The magic behind the platform is that business users don’t need to be data experts. They just describe their needs in plain language. Nomad’s Natural Language Processing (NLP) algorithms look at their search and then rank our 1,600 data suppliers by likelihood of having the data in question. The top suppliers log into the platform to review and respond to the request. Searchers then receive the responses and decide who to connect with.

For larger companies we also have tools to track all interactions with external data vendors, manage the legal aspects of data onboarding and provide tools to catalog all the firms’ past searches for attribution and knowledge management.

Drenik: When did you start seeing a change in the reliance on data?

Schneider: This change has been happening slowly over the past decade. In the months following the onset of the pandemic we saw a step change in interest. All of a sudden companies felt blind. They knew their businesses inside and out, understood their supply chains and had their arms around the macro-economic environment. Overnight this changed. Since then, companies have been looking for more ways to use data to regain their lost visibility. In the process they are also learning to unlock new ways to drive their business using this new asset.

Drenik: How did this data drive behavioral changes for companies?

Schneider: As companies have started to use our platform and realized that in most cases data does exist to solve their visibility needs, they have become hungrier and hungrier for data. They are also learning how to change their decision-making mindset from gut driven to one that is more rooted in measurable, auditable data.

Decision makers used to be asked what they think. Now they are also asked what they know and can observe.

Drenik: What other economic impacts have you seen driving data demand?

Schneider: Inflation has been a big one. Every business is trying to understand what’s causing it, what impacts it is having on consumers’ appetite to spend and how long it will last. We’ve had people search for specific pricing data on thousands of product categories to understand where it’s higher or lower. They’re also trying to tie this back to end demand to see if large price changes destroy demand across all product categories or if there are certain categories which are particularly sensitive.

Drenik: What types of sources are people using to track inflation?

Schneider: Consumer survey data has been one of the best ways to track consumers’ view of inflation. According to a recent Prosper Insights & Analytics Survey you can see which areas consumers are feeling the inflation impact most. The data shows that Grocery and Gasoline are the two largest areas of consumer concern.

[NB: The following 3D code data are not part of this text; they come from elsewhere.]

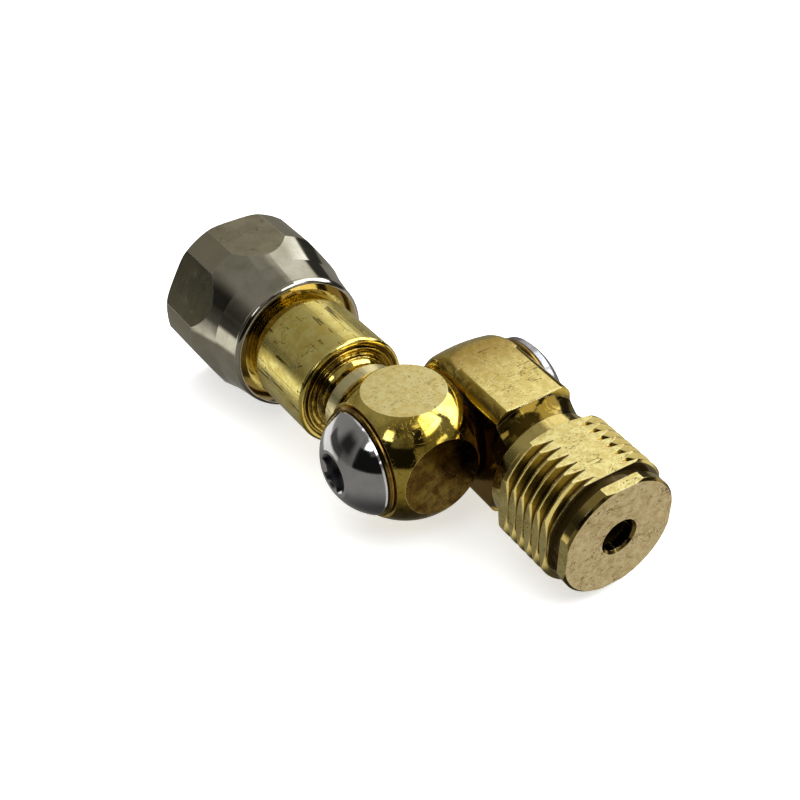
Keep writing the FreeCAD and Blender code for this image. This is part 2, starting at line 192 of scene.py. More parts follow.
class Finish(Graph):
    """A material and its node tree."""

    def __init__(self, name):
        self.material = bpy.data.materials.new(name)
        self.material.use_nodes = True
        super().__init__(self.material.node_tree)
        self.tree.nodes.clear()
        self.shader = self.tree.nodes.new("ShaderNodeBsdfPrincipled")
        output = self.tree.nodes.new("ShaderNodeOutputMaterial")
        self.tree.links.new(self.shader.outputs["BSDF"], output.inputs["Surface"])
        coordinates = self.tree.nodes.new("ShaderNodeTexCoord")
        self.place = self.vector("SCALE", coordinates.outputs["Object"], scale=1.0 / MM)
        self.x = self.part(self.place, "X")
        self.y = self.part(self.place, "Y")
        self.z = self.part(self.place, "Z")
        self.facing = coordinates.outputs["Normal"]

    def faces(self, direction):
        """How squarely the surface faces a direction: 1 when it faces straight that way."""
        return self.vector("DOT_PRODUCT", self.facing, direction)

    def noise(self, scale, detail=3.0, rough=0.55, place=None, stretch=None, distortion=0.0, shift=0.0):
        where = self.place if place is None else place
        if stretch is not None:
            where = self.vector("MULTIPLY", where, stretch)
        if shift:
            where = self.vector("ADD", where, (shift, shift * 0.7, shift * 1.3))
        node = self.tree.nodes.new("ShaderNodeTexNoise")
        self.put(node.inputs["Vector"], where)
        node.inputs["Scale"].default_value = scale
        node.inputs["Detail"].default_value = detail
        node.inputs["Roughness"].default_value = rough
        node.inputs["Distortion"].default_value = distortion
        return node.outputs["Fac"]

    def spots(self, scale, radius, soft_radius, shift):
        """Small round spots, one to each cell of a random pattern."""
        node = self.tree.nodes.new("ShaderNodeTexVoronoi")
        self.put(node.inputs["Vector"], self.vector("ADD", self.place, (shift, shift, shift)))
        node.inputs["Scale"].default_value = scale
        return self.before(node.outputs["Distance"], (radius, soft_radius))

    def recess(self, distance):
        """1 in the open, falling towards 0 in a corner or groove of that size."""
        node = self.tree.nodes.new("ShaderNodeAmbientOcclusion")
        node.samples = 3
        node.only_local = True
        node.inputs["Distance"].default_value = distance * MM
        return node.outputs["AO"]

    def corners(self, distance, deepest, strength):
        """Painted shade in the corners and grooves: a mask that darkens where the surface is hemmed in."""
        return self.step(self.recess(distance), deepest, 0.9, strength, 0.0)

    def soft_edges(self, radius):
        """Shading normals that round every edge over a radius."""
        node = self.tree.nodes.new("ShaderNodeBevel")
        node.samples = 3
        self.put(node.inputs["Radius"], self.times(radius, MM))
        return node.outputs["Normal"]

    # Bright edges made from this mask are partly wear and partly a painted highlight.
    def worn_edges(self, radius):
        """1 along the edges: where a normal rounded over the radius leans away from the face's own."""
        geometry = self.tree.nodes.new("ShaderNodeNewGeometry")
        lean = self.vector("DOT_PRODUCT", self.soft_edges(radius), geometry.outputs["Normal"])
        return self.step(lean, 0.90, 0.995, 1.0, 0.0)

    def bump(self, height, depth, normal):
        """Raises the surface by depth where height is 1."""
        node = self.tree.nodes.new("ShaderNodeBump")
        node.inputs["Strength"].default_value = 1.0
        node.inputs["Distance"].default_value = depth * MM
        self.put(node.inputs["Height"], height)
        self.put(node.inputs["Normal"], normal)
        return node.outputs["Normal"]

    def finish(self, color, roughness, normal=None, metallic=1.0):
        self.put_color(self.shader.inputs["Base Color"], color)
        self.put(self.shader.inputs["Roughness"], roughness)
        self.put(self.shader.inputs["Metallic"], metallic)
        self.put(self.shader.inputs["Normal"], normal)
        return self.material

    def glow(self, strength, specular):
        """White light of its own, for the stage."""
        self.shader.inputs["Specular IOR Level"].default_value = specular
        self.shader.inputs["Emission Color"].default_value = (*WHITE, 1.0)
        self.shader.inputs["Emission Strength"].default_value = strength


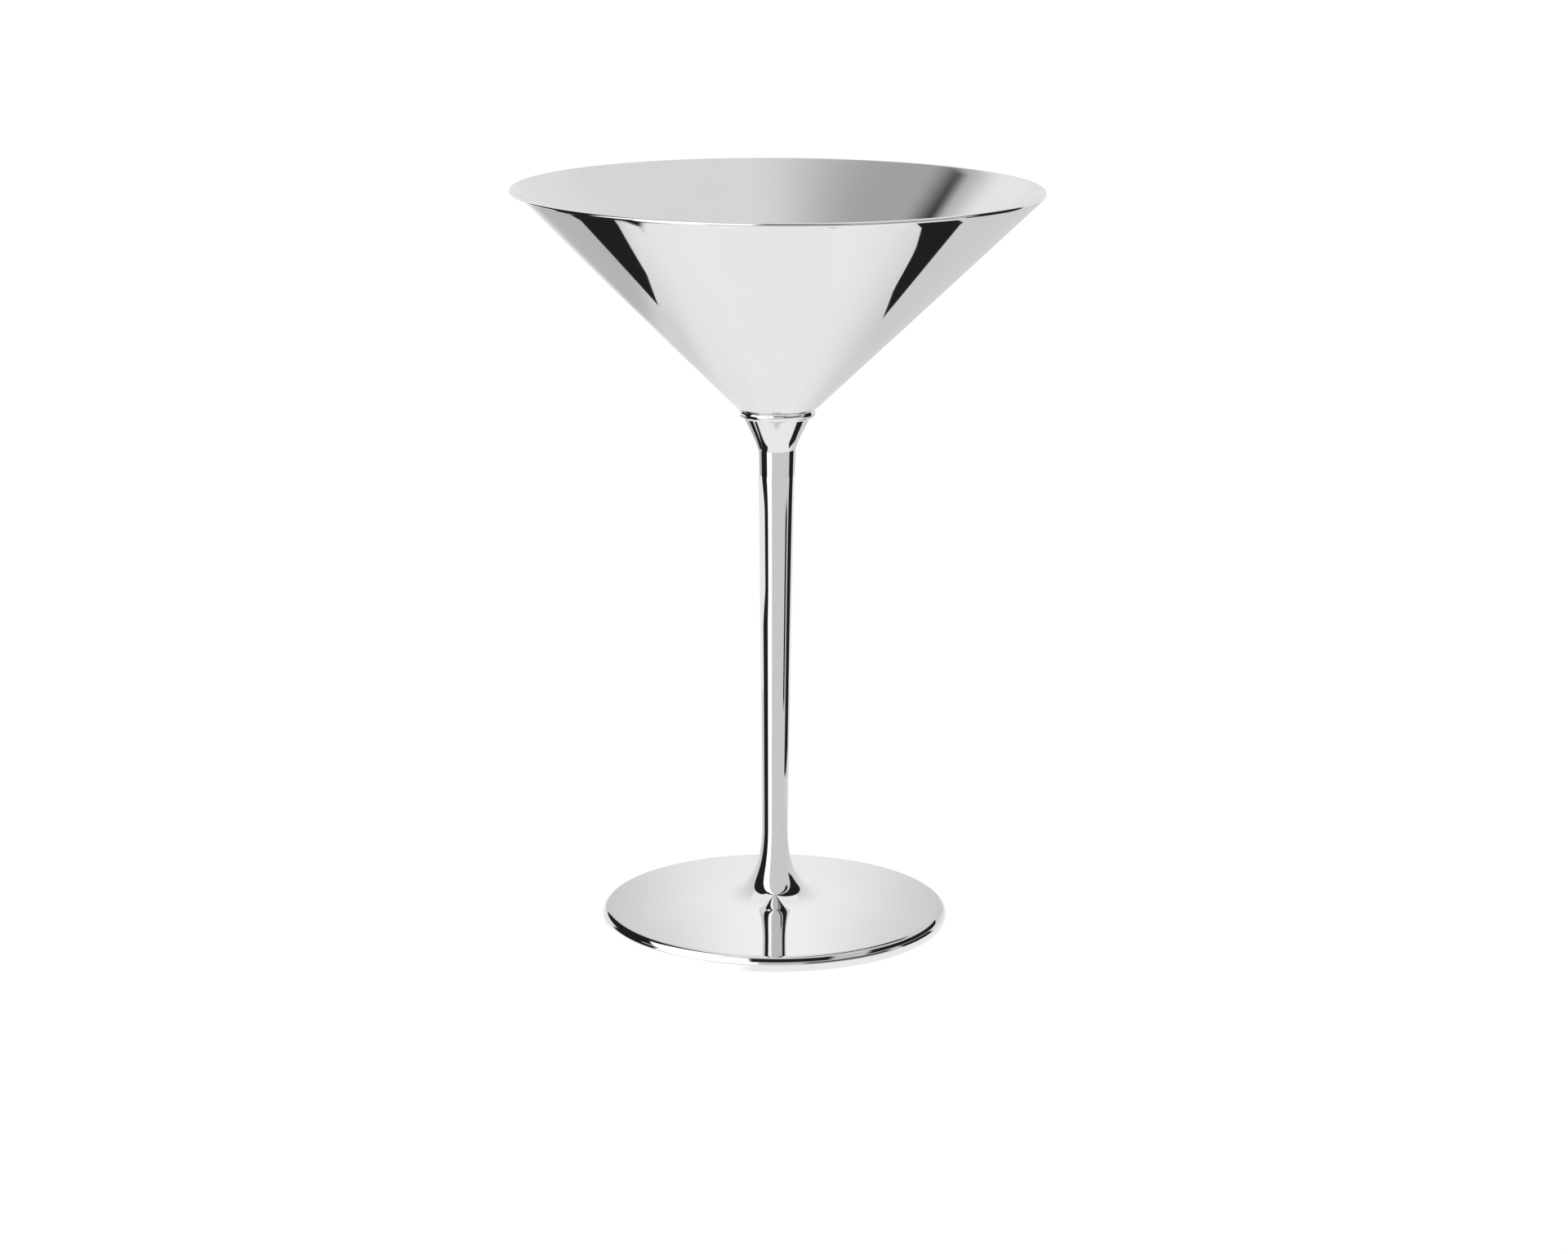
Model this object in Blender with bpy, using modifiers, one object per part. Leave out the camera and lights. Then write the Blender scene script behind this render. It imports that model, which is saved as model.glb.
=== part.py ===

Prosper - Noticed Prices Increases in any of the Following

It also shows that consumers are in fact changing their behavior. The survey results show that consumers are waiting for sales, buying an increasing number of generic products and also spending more time doing price comparisons between online and offline retailers to ensure they’re saving where they can.

Prosper - Doing As A Result Of Price Increases

Drenik: What's your outlook on the need for data going forward?

Schneider: As market leaders continue adopting data it’s going to become a basic business requirement for everyone. Businesses that don’t leverage data will become increasingly disadvantaged compared to those that do. I’m extremely bullish on the accelerating wave of data adoption and excited about Nomad Data’s role in helping drive this trend.

Drenik: Has the post-COVID era fundamentally altered that view?

Schneider: The post-pandemic world hasn’t changed my view on overall adoption, but it has changed my view on the speed of that adoption. I had previously thought it could take another decade for most companies to feel pressure to fully embrace data-driven decision making. The pandemic changed that overnight and I now see the next 2-3 years being equivalent to a decade of pre-pandemic adoption.

Drenik: Thank you, Brad, for your insights around business adoption of data.